Brief comment on an American motif. It is "the way" here to be convinced you are constantly being somehow ripped off. Even by your children. Even by your parents.
That’s not necessarily true. I do believe the job of parents is to get kids ready to launch. The world out there is complicated. Getting away from the family dynamic helps growth. JMHO
My wife’s family kinda had the expectation that we would take them in. They also lost all their cash gambling In now way was I interested and thank god my wife wasn’t either. We do give them monetary “ gifts” along with a couple other family members to help them out some.
 
That’s not necessarily true

Of course. It cannot be true all the time in every instance. I didn't imply it was.
 
The difference between what is defined as family values between cultures.
 
That’s not necessarily true

Of course. It cannot be true all the time in every instance. I didn't imply it was.
Well of course. But you implying “ it is the way here” makes one think it’s more often than not. I think there are way to many layers to think that
Again, JMHO
 
I'm pretty sure that my mother and aunts all lived with my grandmother long after high school until they each got married. I know that for a fact for my younge aunt as I remember her and my gramdmother living together when I was a kid.
 
I considered it my responsibility to house them until after they graduated College, got their first job and had a bit saved up to start on their own. That is what my parents did for me. They came home from school during the summers and were away during the school year. I and my inlaws helped them with their first down payment and they bought their own homes. When they were teenagers I got them started on getting a good credit history as that results in better loan rates. Credit cards, Student/car loans (quickly paid off), etc. So when they graduated college, got their first jobs they also had excellent Credit to get their first mortgage.
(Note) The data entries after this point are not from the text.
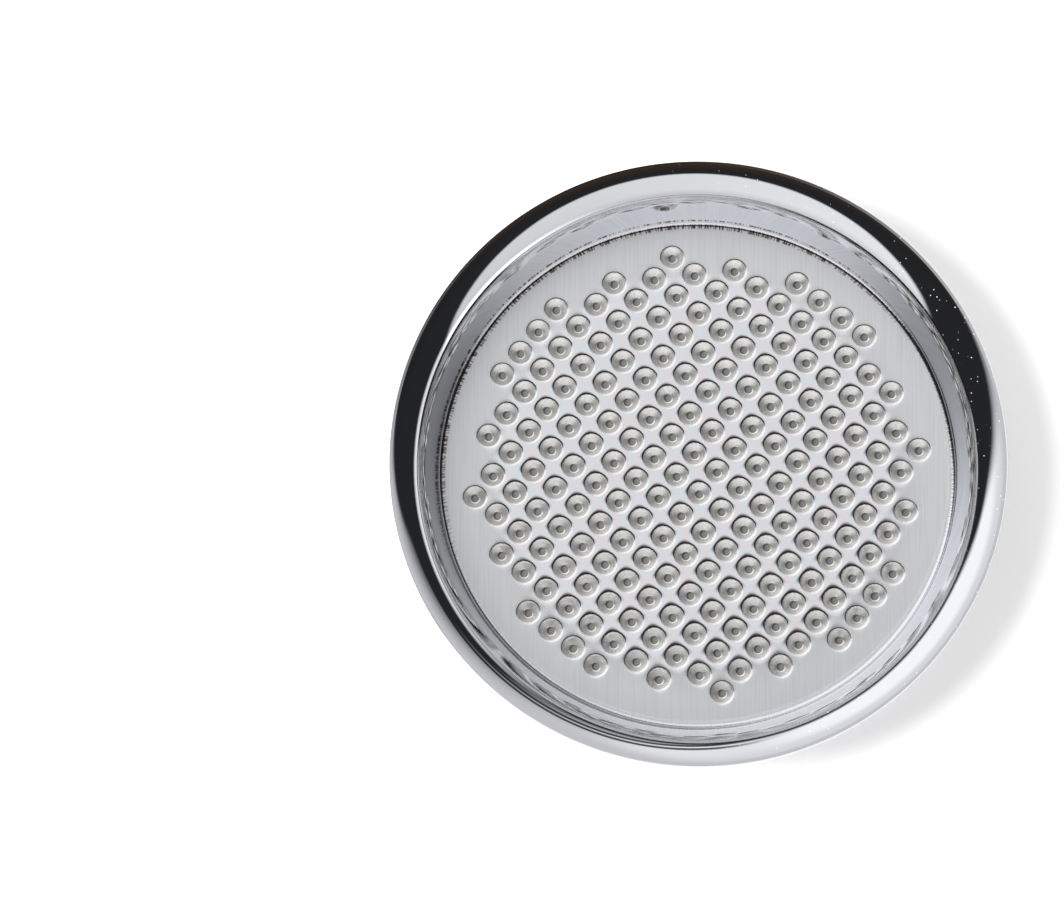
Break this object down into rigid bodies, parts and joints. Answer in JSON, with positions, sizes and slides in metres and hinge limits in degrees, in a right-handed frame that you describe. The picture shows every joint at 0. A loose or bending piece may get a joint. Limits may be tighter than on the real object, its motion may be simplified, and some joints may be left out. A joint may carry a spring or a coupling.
{
  "type": "espresso shower screen",
  "caption": "Round stainless screen, a shallow cup with a flared rim and a floor of pierced conical dimples, that spreads brewing water evenly over the coffee.",
  "frame": {"origin": "centre of the floor's flat underside, on the plane that the screen lies on", "axes": "+Z along the cup's axis, out of its mouth; the rows of dimples are turned 51.2 degrees from +X"},
  "size_m": [0.06, 0.06, 0.0069],
  "materials": {
    "stainless_sheet": "polished stainless steel"
  },
  "bodies": {
    "root": {"shower_screen": "stainless_sheet"}
  },
  "joints": []
}
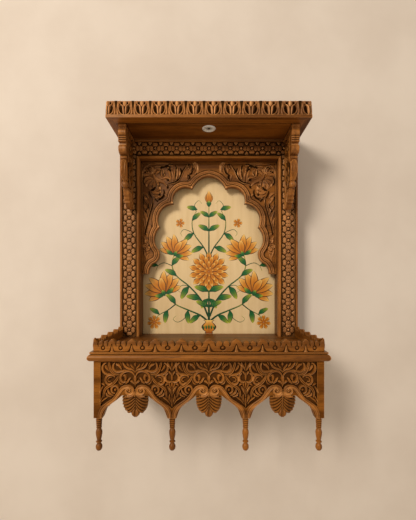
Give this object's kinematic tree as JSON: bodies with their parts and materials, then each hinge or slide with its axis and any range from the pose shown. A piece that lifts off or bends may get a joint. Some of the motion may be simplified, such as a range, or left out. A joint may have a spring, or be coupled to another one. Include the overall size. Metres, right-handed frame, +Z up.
{
  "type": "wall-hung carved wooden pooja mandir",
  "caption": "Wall-hung carved wooden shrine with a many-lobed arch over a painted back, a bracketed canopy with a downlight, and a railed shelf over an ogee apron with turned drops.",
  "frame": {"origin": "on the wall plane, in the middle of the mandir, level with the top of the shelf", "axes": "+X to the viewer's right, +Y into the wall, +Z up"},
  "size_m": [0.61, 0.333, 0.9444],
  "materials": {
    "carved_wood": "hand-carved hardwood, oiled satin, honey brown with darker hollows",
    "plain_board": "plain oiled board",
    "painted_board": "matt cream ground with a hand-painted flowering plant",
    "lamp_white": "white moulded ring",
    "lamp_lens": "frosted lens, lamp off"
  },
  "bodies": {
    "root": {"apron_front": "carved_wood", "arch_bead": "carved_wood", "arch_panel": "carved_wood", "back_panel": "plain_board", "canopy_front_fascia": "carved_wood", "canopy_soffit": "carved_wood", "canopy_top": "plain_board", "cornice_strip": "carved_wood", "downlight_lens": "lamp_lens", "downlight_ring": "lamp_white", "drop_1": "carved_wood", "drop_2": "carved_wood", "drop_3": "carved_wood", "drop_4": "carved_wood", "gallery_front": "carved_wood", "leaf_1": "carved_wood", "leaf_2": "carved_wood", "leaf_3": "carved_wood", "left_apron": "carved_wood", "left_bracket": "carved_wood", "left_canopy_fascia": "carved_wood", "left_gallery": "carved_wood", "left_lining": "carved_wood", "left_nosing": "carved_wood", "left_side_board": "carved_wood", "left_stile": "carved_wood", "nosing_front": "carved_wood", "picture_panel": "painted_board", "right_apron": "carved_wood", "right_bracket": "carved_wood", "right_canopy_fascia": "carved_wood", "right_gallery": "carved_wood", "right_lining": "carved_wood", "right_nosing": "carved_wood", "right_side_board": "carved_wood", "right_stile": "carved_wood", "shelf_board": "carved_wood", "side_drops_left": "carved_wood", "side_drops_right": "carved_wood", "side_leaves_left": "carved_wood", "side_leaves_right": "carved_wood", "top_lining": "carved_wood", "top_rail": "carved_wood"}
  },
  "joints": []
}
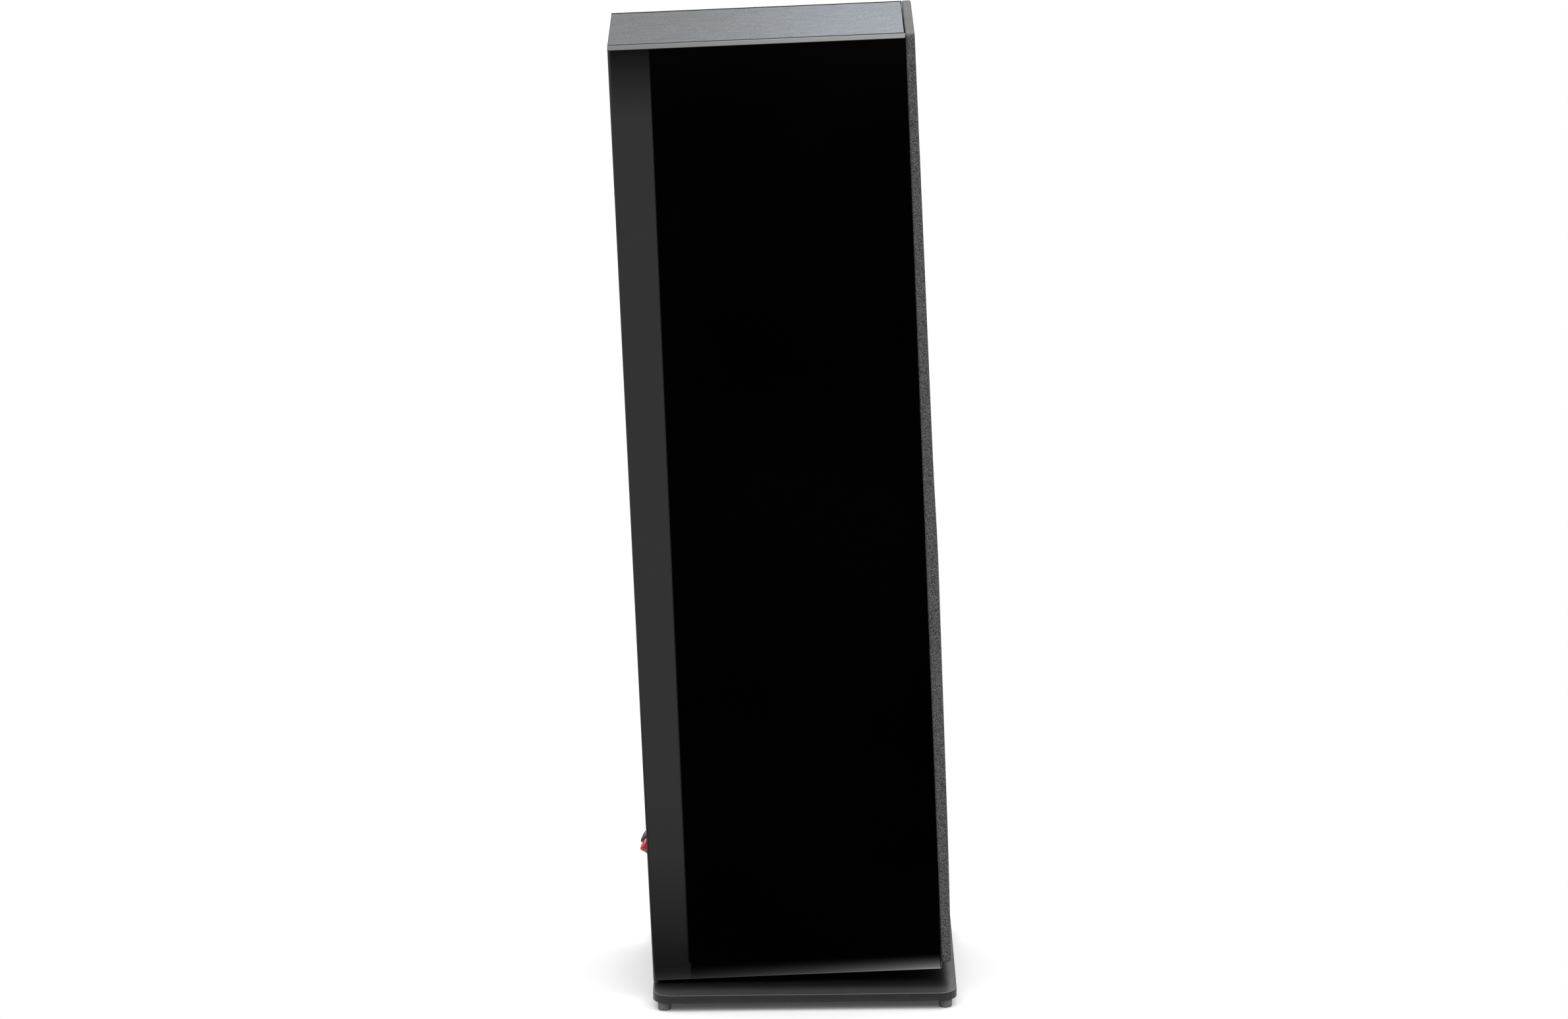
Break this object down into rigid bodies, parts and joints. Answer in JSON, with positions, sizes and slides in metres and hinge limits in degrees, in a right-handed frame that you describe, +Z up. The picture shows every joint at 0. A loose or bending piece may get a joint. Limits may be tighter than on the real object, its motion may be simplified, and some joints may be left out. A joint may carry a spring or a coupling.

The younger one lived with us for 7 months after graduating and bought her first house. She was always frugal and had a nice down payment with her savings and what we helped with.

The older one took a bit longer as she moved back home after moving out of state and decided she didnt like it and came back unemployed. We didn't help her with the down payment until after that as we didn't think the out of state gig was going to work. Some things they have to learn on their own.

They both have been on their own since then, married with kids of their own now. Helping them out I think set them better off than I was by about 5 years financially at the same age. Each has bought a nicer home since then and are doing well.

Every family is different. I have always had a great relationship with my girls. They call us now to apologize for what they did when they were their kids ages :) They are very appreciative of us and all we have done for them.

I do know some people whose kids are still living at home with no education doing a service type job. That is a different situation and I don't know what I would have done there. While they were growing up I tried to teach them about the difference of an education relative to job and salary and quality of life. One is an Engineer and the other a Nurse so they have the income and long term financial path to a successful life.
 
Our sons can afford to be on their own by sharing an apartment.
 
Brief comment on an American motif. It is "the way" here to be convinced you are constantly being somehow ripped off. Even by your children. Even by your parents.
Where did you get that? Maybe it's my circle of friends, but I don't see that attitude at all. I've seen the occasional toxic relationship within a family, but certainly no general tendency toward what your "motif" would suggest. Do you have a citation or study to quote? Just wondering as YMMV.